In West Bengal, local elections showed that the BJP had replaced the Congress as the opposition, and in Odisha it has secured a foothold. This remarkable turn- around is due to a large extent to Modi’s overall popularity and it will benefit his candidates in 2019. The five southern states then become much less crucial for Modi. However, here also he is well placed. He will probably match or improve on his performance in Karnataka (17 out of 28), Andhra Pradesh (2 out of 25), Kerala (0 out of 20), Tamil Nadu (1 out of 39) and Telangana (1 out of 17). In some of these states, the BJP has a good vote share even in defeat (for example 10% in Kerala). It is placed to become a permanent presence there.
The major asset of Modi is his confidence and refusal to accept that he faces defeat. He is still announcing plans, the latest being for improving the economic state of farmers. This will disappoint the opposition which had hoped that frustrated farmers will desert the BJP.

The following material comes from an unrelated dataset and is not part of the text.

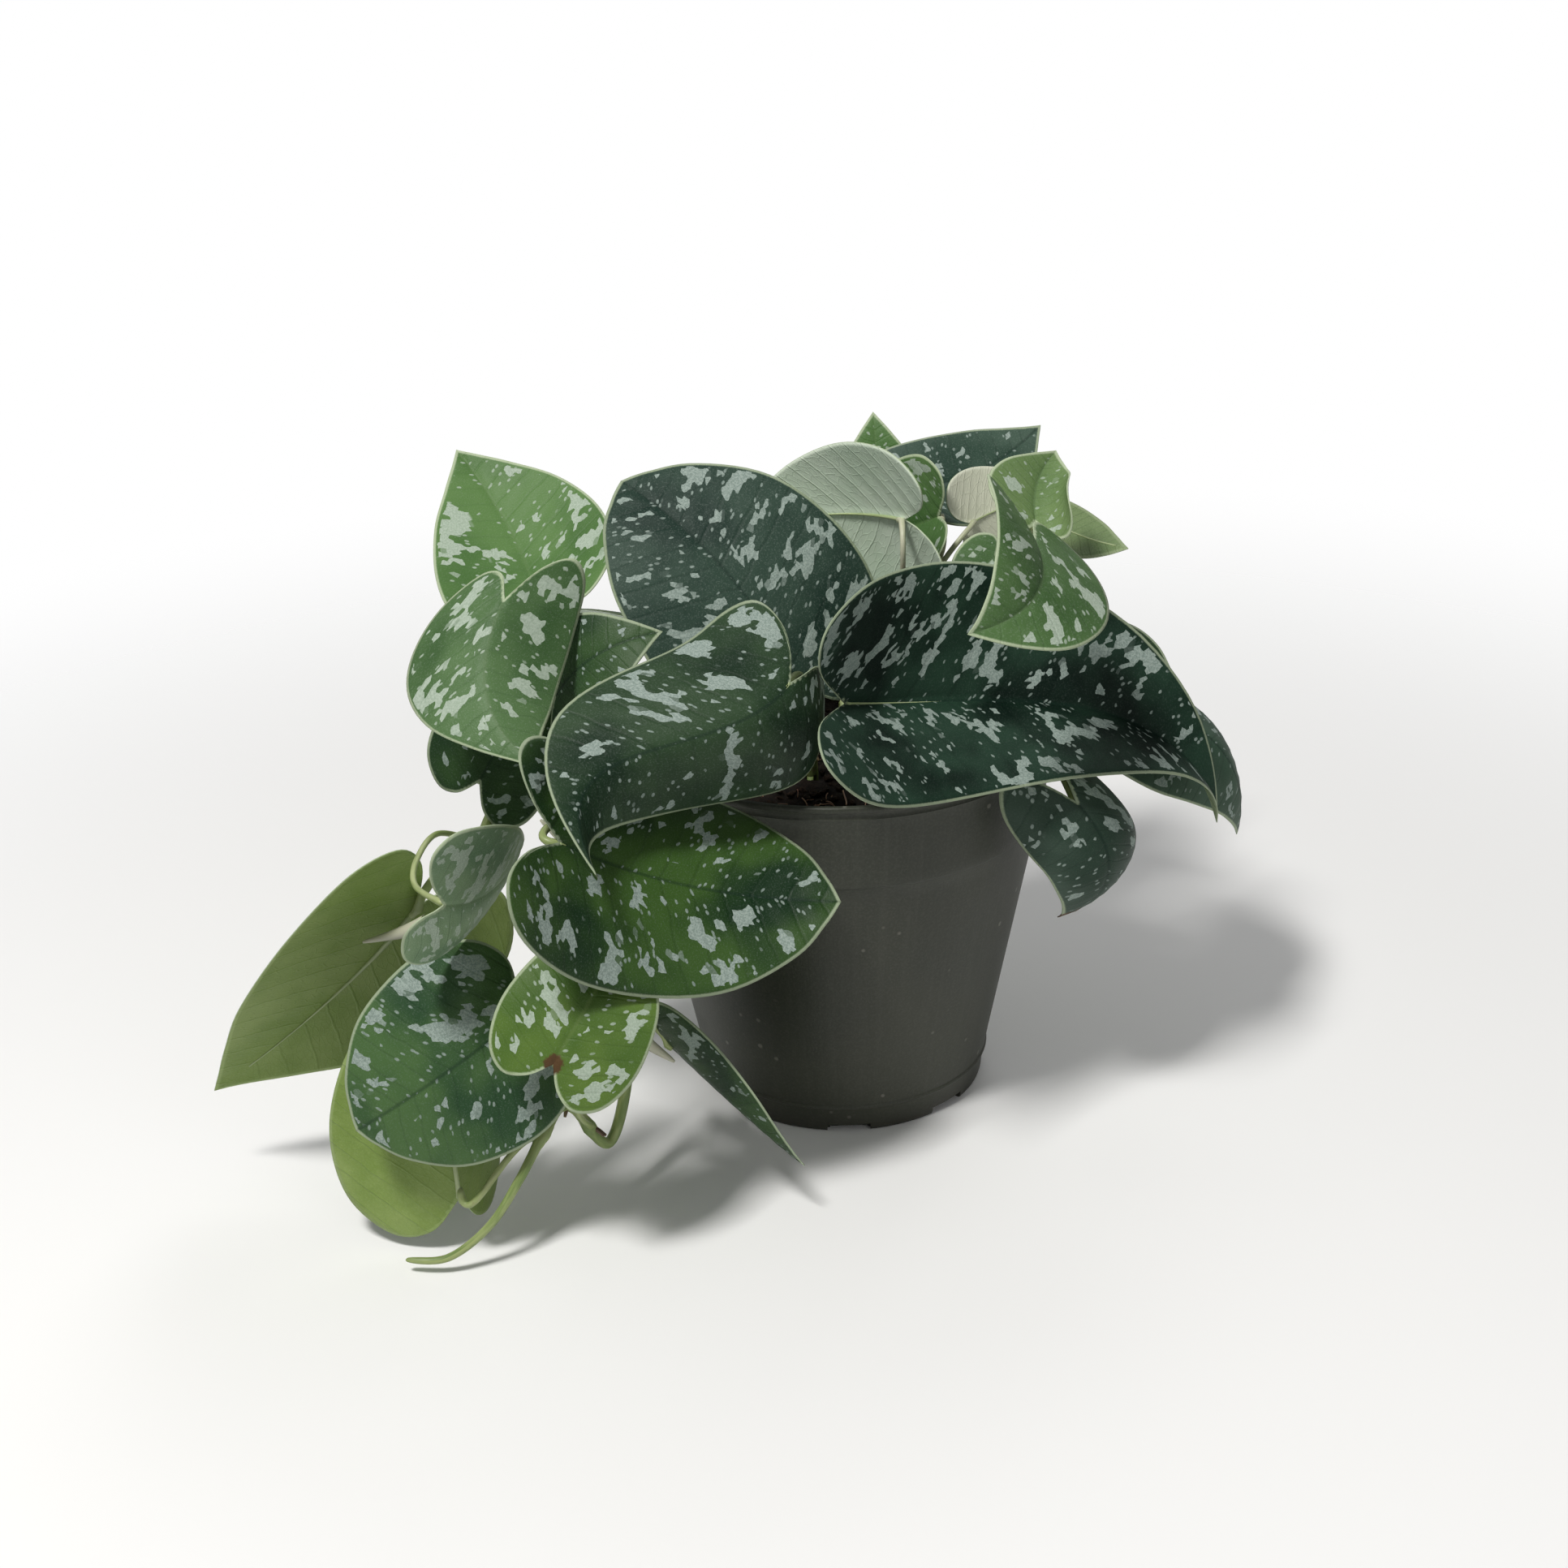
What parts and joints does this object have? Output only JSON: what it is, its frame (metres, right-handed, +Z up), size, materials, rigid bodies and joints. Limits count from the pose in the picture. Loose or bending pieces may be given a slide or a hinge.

Modi is now using Man ki Baat to remind the voters all that has been done by his government. Recently, he talked about Mudra Bank, which was set up some time ago with a capital of Rs. 25,000 crore. Under this scheme, hawkers, those doing business from kiosks, or one who has a small shop, were to be provided money to improve their outlets. They have also been provided guidance to run their businesses better.
The Information and Broadcasting Ministry has been asked to prepare a documentary to showcase all the achievements of the government. A bit of puffery cannot be ruled out.
For instance, a village near Unnao, which got electricity some time ago, and all the households were fitted with a metre, could enjoy the dazzle of light only for a few weeks. It is back to lightless days. This will certainly be not included in the documentary being made by I&B Ministry.
This lack of monitoring of welfare schemes can be a major hurdle in Modi sprinting to the victory post. The schemes like electrifying the rural areas are poll winning propositions but if no follow-up is done, they can damage re-election odds severely. Reports suggest that the other excellent scheme, Swacch Bharat, too has suffered due to lack of follow-up or faulty execution at the ground level.
Modi has been asking his ministers and MPs to monitor the execution of schemes that touch the lives of the people but most have not been able to get out of their air-conditioned living room. Thus, the schemes, which should have normally assured his return to power, have become a bit of liability.
The plus factor is that on the personal level, Modi’s credibility or even popularity has remained high. No one, for instance, will believe that he is dishonest. Rahul Gandhi’s raking up of Rafale deal and insinuating that Modi is involved in some sort of shady dealing has been like blowing one’s trumpet in the Tammany Hall. Has anyone bothered to support his demand for opening the files of Rafale deal, not even his own party men joined him in his foolish errand. This single-minded obsession to berate and denigrate Modi has, ironically, made him redundant politically. While he thought through Rafale, he will perish Modi, he lost ideal opportunity to take advantage of BJP losing Ajmer and Alwar. Just about the time the results came to be known, Tavleen Singh had written about the pitiable state in which people were living in three villages not far from Jaipur.
Rahul Gandhi would have reaped political dividend and improved the chances of his party winning the Assembly election slated for later this year by demanding an inquiry into the working of the Raje government. But his myopic vision does not go beyond Modi. And that has been his doom. The opposition leaders are trying hard to form a united anti-Modi front to take on Modi in 2019, but they have made it clear they would not accept Rahul’s leadership.
Call has already been made for Mamata Bannerji to lead the united opposition front.
There is, of course, the incumbency factor that the opposition hopes will work against BJP. It has been at the peak of popularity and power, ruling in 19 states. The BJP expects national elections in 2019 to deliver an even bigger mandate than in 2014. As well as winning Uttar Pradesh with the biggest majority for any party since 1977, the BJP is hoping that if it loses Rajasthan, it will counter by snatching Karnataka.
The state victories are being seen as an endorsement of Modi’s high-risk decision to scrap high-value banknotes, an anti-corruption measure that was unpopular and which many economists said would hamper growth and the GST.
The state wins vindicated his decision to turn the campaign into a referendum on his own performance since coming to power. With expectations rising high, his biggest challenge now will be to create millions of jobs for the country’s surging population.
“We may get things wrong, but we won’t do anything with wrong intentions,” Modi said in a speech at the BJP headquarters, broadcast live by several television networks, not too long ago.
One thing is also clear that the record win in Uttar Pradesh infused confidence in Modi and the BJP that they will win 2019. “We have got five years for 1.25 billion of my countrymen to take India forward,” Modi said urging Indians to unite as his supporters chanted “Modi! Modi!” The election results have strengthened the resolve to fulfil the dreams of India of 2022.
Modi does not have any worthwhile opposition to worry about. What he has to fear is erosion in his support by the young who remain unemployed and the millions who first benefited from his schemes but are back to square one. If the voter is outraged, he does not care about the alternative.
But if one is to bet on the winner, one should put on Modi. He has the government, 19 states to back him, and committed voters. In the opposition, one has leaders but no base. Above all, no one can match his clean image. An honest man, who has the courage to say sorry for his mistakes.